Within the pandemic response, the DCHD plays the role of coordinator. They’re the conductor, focusing on the big picture, organizing all the disparate parts, cuing organizations when it’s their turn to step up. The DCHD makes sure the right people and resources are in the right place at the right time. Nearly every week, the department meets with mayors, village managers, school superintendents, fire chiefs, police chiefs, hospital administrators, business leaders—all the stakeholders.

As the chief coordinator of DuPage County’s pandemic response, the DCHD shares tools and resources with partner organizations throughout DuPage. They hire nonmedical staff to shepherd people through vaccination sites (110 part-time staff for the fairgrounds alone). They sit down with the leaders of public schools, some of the biggest employers in the state, to answer questions and help them make key decisions. As vaccines become available, the DCHD has partnered with 96 providers across DuPage County—including hospitals, medical offices, your local Jewel, among many others—to coordinate distribution.

“These organizations and leaders have to know what they should do, what their role is. Every aspect of the pandemic response, we’ve coordinated to some extent.”

Elmhurst University is a good example. In February, 60 graduating students from the school’s nursing program joined the DuPage County vaccination team. Working with an instructor from the University, the students are learning to administer COVID-19 vaccines, monitor patients and educate community members about the vaccine.

“The students are thrilled,” said Diane Salvador, PhD, Executive Director and Professor at Elmhurst University’s Department of Nursing and Health Sciences. “They’re serving the community, learning important population health concepts, and being a part of this historic endeavor as we fight to conquer the pandemic.”

In addition to providing much-needed volunteers, the partnership helps DCHD solve a particular challenge. The process of training volunteers is often resource-intensive and logistically complex. But, with the new partnership, Elmhurst University is handling the major components of the training: providing the structure for the course, working out schedules and communicating with students. This takes a burden off DCHD.

“When we work with programs like Elmhurst University to figure out these logistical hurdles, like training personnel, it makes it ten times easier,” Chris said.

DCHD has relationships with higher education institutions throughout DuPage. In the coming months, Chris said, the DCHD’s partnership with Elmhurst University serve as a model for training additional staff.

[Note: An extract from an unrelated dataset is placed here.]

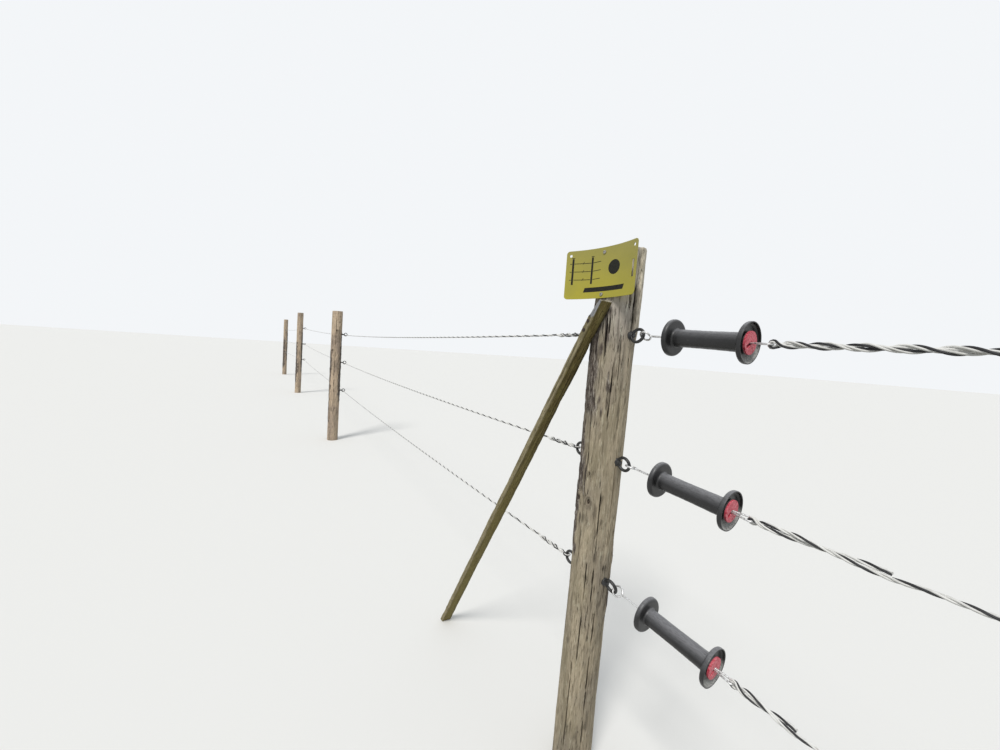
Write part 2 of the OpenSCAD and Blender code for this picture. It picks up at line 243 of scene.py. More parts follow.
def timber(name, material, x, height, radius, columns, rows, seed, lean=0.0, cracks=(), bark=(), slabs=(), knots=(), seats=()):
    """A round post. Angles are in degrees and the rest in metres: cracks are (angle, low, high, depth, width),
    bark is (angle, spread, low, high), slabs are (from, to, low, high, stand), knots are
    (angle, height, size), and seats, where something presses on the post, are (angle, spread, low, high)."""
    angles = set(np.round(np.arange(columns) * 360 / columns, 3))
    for angle, *_, width in cracks:
        for across in (-1.5, -0.6, 0.6, 1.5):
            angles.add(round((angle + degrees(across * width / 2 / radius)) % 360, 3))
    angles = np.radians(np.array(sorted(angles)))
    n = len(angles)
    bearing, up_share = np.meshgrid(angles, np.linspace(0, 1, rows))
    round_share, z = bearing / (2 * pi), up_share * height
    degrees_round = np.degrees(bearing)

    def grain(count, cell, layer):
        """Noise with so many cells round the post, each as high as cell."""
        return lattice(round_share, up_share, count, round(height / cell), seed + layer)

    out = 0.0020 * grain(3, 0.3, 0) + 0.0008 * grain(11, 0.15, 1)
    out += 0.0006 * (1 - 2 * np.abs(grain(30, 0.09, 2)))
    out += 0.0005 * (0.5 - np.abs(grain(75, 0.035, 3)))
    pits = grain(62, 0.03, 4)
    out -= 0.0012 * step(pits, 0.45, 0.8)
    # The dark share is painted shade, kept as the crack mark: pits, the gap behind the slab and the cracks are
    # coloured towards black.
    dark = 0.45 * step(pits, 0.5, 0.85)

    cover = np.zeros_like(out)
    torn_edge = 0.45 * grain(40, 0.03, 7) + 0.35 * grain(9, 0.16, 8)
    torn_low, torn_high = (z + 0.03 * lattice(round_share, up_share, 20, 6, seed + layer) for layer in (6, 5))
    for angle, spread, low, high in bark:
        away = np.abs(degrees_off(degrees_round, angle)) / spread
        ends = step(torn_low, low, low + 0.04) * (1 - step(torn_high, high - 0.04, high))
        cover = np.maximum(cover, step(1 - away + torn_edge, 0, 0.3) * ends)
    flakes = grain(40, 0.022, 9) + 0.5 * grain(80, 0.011, 10)
    out += cover * (0.0012 + 0.0014 * step(flakes, -0.1, 0.25) - 0.0016 * step(-flakes, 0.35, 0.6))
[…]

“I think this kind of collaborative thinking is engrained in DuPage. We have all these partners in the community we can draw on, no matter what the issue is. We couldn’t execute this level of pandemic response without it.”

***

With all the careful planning, coordination and collaboration, why is it so many of us still can’t get a vaccine?

The problem isn’t the County’s distribution effort. If it were, that would be an easier problem to solve. The problem is the supply shortage, the gap between the volume of vaccines DuPage County is capable of distributing and the volume they receive from the State government.

Currently, there just aren’t enough vaccines. As you read this, the DCHD and their partners have the resources to distribute more than five times the volume they’re receiving from the State. (The week we spoke to Chris, they had the capacity to distribute 53,000 vaccines; they received 10,000.)

For those of us waiting for a vaccine, that’s a frustrating figure. It’s also a reason for hope. When the vaccine supply increases—and it will increase—the network of providers lead by the DuPage County Health Department is poised to quickly scale-up their operations, so they can get vaccines to residents as soon as possible.

When it’s your turn to be vaccinated, and you sit in that chair and roll up your sleeve, you probably won’t be thinking about all the time, planning, energy, resources, creativity and community-wide collaboration that went into bringing the vaccine to you. In fact, it will all look pretty ‘easy.’ And that’s kind of the point.